Set down exactly the lines in the records below that run from the line with "for name, make" to the line with "obj.parent = empty", inclusive, and nothing more.

---------------

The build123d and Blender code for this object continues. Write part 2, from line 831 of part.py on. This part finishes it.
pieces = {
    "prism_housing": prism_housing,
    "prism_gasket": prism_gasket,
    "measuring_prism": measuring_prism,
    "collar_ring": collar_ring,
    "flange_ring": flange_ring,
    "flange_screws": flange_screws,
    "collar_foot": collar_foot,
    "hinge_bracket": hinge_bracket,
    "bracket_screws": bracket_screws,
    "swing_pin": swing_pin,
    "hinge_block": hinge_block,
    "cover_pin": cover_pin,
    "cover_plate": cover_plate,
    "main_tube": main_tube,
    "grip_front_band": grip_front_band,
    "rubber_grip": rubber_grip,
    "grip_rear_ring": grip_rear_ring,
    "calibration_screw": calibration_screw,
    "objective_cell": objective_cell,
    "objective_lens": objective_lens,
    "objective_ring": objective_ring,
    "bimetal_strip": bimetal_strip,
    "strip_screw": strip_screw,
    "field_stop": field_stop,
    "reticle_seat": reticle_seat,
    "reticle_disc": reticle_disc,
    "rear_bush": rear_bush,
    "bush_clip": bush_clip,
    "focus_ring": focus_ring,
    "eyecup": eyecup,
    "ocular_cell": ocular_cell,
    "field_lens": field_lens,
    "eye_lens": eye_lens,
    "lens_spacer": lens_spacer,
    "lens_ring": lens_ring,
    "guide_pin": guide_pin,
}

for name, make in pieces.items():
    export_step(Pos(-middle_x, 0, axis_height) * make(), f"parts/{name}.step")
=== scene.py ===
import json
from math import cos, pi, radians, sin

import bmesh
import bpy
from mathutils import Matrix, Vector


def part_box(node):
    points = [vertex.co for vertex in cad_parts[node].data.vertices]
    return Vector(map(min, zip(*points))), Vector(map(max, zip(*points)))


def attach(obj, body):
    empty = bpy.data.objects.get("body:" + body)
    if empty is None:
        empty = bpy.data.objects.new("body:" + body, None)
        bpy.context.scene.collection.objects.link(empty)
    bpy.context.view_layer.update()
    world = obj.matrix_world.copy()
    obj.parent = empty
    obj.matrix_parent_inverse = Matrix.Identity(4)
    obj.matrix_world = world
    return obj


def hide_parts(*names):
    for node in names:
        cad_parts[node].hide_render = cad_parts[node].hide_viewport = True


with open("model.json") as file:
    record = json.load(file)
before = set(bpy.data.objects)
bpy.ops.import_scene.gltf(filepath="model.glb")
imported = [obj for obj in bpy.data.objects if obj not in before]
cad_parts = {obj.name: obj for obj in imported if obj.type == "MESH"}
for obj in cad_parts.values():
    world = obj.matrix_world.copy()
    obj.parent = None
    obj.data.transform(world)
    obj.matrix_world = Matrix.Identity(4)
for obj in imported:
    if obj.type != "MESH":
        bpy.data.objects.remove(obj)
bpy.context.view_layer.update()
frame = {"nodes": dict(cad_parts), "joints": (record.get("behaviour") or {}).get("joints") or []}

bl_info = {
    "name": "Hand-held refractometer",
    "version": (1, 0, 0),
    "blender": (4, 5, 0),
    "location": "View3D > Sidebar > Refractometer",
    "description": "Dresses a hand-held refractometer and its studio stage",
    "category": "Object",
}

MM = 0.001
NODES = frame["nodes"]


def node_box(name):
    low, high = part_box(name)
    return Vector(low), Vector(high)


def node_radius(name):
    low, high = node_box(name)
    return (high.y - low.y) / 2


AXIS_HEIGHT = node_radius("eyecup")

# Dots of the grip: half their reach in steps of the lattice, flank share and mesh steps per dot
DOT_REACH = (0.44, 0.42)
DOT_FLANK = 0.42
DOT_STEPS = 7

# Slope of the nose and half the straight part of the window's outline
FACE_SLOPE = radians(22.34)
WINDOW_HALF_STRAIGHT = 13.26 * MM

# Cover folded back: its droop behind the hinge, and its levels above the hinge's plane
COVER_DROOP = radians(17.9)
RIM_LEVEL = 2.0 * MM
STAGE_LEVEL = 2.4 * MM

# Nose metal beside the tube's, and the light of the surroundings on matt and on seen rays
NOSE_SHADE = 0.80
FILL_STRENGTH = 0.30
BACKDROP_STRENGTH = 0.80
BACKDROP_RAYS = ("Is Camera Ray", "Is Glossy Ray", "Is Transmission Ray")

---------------

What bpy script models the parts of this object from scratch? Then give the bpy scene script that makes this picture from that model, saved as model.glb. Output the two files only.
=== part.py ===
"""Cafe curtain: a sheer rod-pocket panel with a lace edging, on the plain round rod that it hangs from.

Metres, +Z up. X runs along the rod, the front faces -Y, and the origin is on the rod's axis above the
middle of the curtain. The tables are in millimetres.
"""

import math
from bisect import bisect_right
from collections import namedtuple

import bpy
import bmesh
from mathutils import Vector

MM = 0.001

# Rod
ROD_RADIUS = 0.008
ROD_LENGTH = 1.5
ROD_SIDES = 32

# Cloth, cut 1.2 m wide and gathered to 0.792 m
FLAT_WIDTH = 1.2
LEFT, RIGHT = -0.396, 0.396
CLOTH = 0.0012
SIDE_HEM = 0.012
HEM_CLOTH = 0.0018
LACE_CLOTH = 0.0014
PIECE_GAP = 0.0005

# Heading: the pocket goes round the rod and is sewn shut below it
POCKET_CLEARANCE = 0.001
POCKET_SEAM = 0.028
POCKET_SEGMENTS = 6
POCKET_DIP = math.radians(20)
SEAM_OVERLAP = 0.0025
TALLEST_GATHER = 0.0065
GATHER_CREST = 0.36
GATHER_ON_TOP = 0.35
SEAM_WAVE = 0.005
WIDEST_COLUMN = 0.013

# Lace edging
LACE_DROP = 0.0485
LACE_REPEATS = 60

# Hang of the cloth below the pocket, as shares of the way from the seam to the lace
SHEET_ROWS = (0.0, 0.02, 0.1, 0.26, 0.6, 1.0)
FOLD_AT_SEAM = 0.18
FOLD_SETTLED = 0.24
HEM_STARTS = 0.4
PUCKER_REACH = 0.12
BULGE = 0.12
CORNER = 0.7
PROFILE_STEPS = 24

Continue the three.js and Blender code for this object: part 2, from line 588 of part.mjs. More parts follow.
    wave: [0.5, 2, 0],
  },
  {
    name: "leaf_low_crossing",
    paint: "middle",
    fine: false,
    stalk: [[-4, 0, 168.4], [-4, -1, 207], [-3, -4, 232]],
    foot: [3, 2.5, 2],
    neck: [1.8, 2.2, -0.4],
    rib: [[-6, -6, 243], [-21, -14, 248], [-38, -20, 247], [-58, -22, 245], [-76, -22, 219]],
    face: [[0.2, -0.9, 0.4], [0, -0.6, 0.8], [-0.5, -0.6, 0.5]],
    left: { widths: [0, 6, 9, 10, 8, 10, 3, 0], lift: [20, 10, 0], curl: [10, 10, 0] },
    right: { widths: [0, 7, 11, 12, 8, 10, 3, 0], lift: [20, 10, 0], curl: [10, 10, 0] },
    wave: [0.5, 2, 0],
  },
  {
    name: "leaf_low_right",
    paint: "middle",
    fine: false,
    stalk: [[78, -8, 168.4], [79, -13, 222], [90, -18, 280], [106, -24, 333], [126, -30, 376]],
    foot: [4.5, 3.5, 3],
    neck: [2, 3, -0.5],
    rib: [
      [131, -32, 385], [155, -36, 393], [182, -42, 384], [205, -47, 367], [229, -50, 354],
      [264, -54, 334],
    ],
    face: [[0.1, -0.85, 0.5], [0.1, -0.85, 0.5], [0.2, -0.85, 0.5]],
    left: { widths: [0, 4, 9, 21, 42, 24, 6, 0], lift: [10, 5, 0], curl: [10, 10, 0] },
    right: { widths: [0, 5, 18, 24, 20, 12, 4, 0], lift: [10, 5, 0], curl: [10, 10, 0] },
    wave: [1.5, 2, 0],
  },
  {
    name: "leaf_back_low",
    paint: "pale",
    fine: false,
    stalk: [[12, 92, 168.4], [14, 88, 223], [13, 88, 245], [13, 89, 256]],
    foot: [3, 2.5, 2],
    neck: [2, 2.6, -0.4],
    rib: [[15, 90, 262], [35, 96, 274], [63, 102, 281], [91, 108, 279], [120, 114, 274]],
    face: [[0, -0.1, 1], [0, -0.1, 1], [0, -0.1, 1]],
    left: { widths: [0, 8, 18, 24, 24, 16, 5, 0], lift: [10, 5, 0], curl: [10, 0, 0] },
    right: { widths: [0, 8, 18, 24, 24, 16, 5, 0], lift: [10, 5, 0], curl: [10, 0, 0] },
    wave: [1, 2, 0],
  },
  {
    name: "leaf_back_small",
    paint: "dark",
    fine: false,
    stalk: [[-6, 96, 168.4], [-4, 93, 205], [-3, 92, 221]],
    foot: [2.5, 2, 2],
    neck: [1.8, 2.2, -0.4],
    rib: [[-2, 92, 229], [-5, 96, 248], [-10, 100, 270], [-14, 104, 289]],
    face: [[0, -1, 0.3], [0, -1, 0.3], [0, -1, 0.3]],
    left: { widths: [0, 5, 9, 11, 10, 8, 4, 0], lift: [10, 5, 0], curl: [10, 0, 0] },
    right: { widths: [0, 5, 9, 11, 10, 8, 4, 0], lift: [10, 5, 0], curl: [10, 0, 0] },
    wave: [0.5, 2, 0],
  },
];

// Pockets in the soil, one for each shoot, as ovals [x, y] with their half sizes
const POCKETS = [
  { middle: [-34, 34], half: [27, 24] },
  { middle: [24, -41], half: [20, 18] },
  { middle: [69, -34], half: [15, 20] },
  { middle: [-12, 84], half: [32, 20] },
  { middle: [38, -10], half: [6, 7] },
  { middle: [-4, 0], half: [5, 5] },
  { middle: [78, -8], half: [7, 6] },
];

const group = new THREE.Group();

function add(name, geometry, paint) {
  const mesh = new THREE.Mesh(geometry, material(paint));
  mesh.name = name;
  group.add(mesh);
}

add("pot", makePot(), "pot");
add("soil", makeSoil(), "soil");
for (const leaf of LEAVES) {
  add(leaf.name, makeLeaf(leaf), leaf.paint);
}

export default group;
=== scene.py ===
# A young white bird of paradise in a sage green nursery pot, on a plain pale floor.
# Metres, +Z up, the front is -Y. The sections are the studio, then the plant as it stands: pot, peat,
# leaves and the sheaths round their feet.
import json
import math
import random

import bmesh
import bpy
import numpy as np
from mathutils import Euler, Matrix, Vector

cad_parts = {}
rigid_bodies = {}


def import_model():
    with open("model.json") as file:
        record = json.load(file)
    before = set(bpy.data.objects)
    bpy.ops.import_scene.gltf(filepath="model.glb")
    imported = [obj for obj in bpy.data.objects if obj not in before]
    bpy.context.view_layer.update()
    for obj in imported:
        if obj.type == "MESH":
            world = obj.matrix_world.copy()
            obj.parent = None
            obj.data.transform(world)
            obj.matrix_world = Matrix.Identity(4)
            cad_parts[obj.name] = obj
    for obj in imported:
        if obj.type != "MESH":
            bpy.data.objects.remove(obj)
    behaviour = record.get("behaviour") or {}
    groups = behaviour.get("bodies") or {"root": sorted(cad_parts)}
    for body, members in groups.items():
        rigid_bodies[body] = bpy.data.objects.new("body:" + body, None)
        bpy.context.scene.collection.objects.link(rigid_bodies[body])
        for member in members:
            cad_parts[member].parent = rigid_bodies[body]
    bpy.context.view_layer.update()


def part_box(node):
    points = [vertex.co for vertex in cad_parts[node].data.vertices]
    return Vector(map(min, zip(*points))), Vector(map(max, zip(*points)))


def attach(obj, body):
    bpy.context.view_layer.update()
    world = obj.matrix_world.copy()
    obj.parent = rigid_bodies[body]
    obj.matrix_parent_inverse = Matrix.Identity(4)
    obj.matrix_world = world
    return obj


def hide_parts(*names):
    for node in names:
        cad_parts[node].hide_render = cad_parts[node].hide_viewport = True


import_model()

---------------

[OUTPUT BELOW]
for name, make in pieces.items():
    export_step(Pos(-middle_x, 0, axis_height) * make(), f"parts/{name}.step")
=== scene.py ===
import json
from math import cos, pi, radians, sin

import bmesh
import bpy
from mathutils import Matrix, Vector


def part_box(node):
    points = [vertex.co for vertex in cad_parts[node].data.vertices]
    return Vector(map(min, zip(*points))), Vector(map(max, zip(*points)))


def attach(obj, body):
    empty = bpy.data.objects.get("body:" + body)
    if empty is None:
        empty = bpy.data.objects.new("body:" + body, None)
        bpy.context.scene.collection.objects.link(empty)
    bpy.context.view_layer.update()
    world = obj.matrix_world.copy()
    obj.parent = empty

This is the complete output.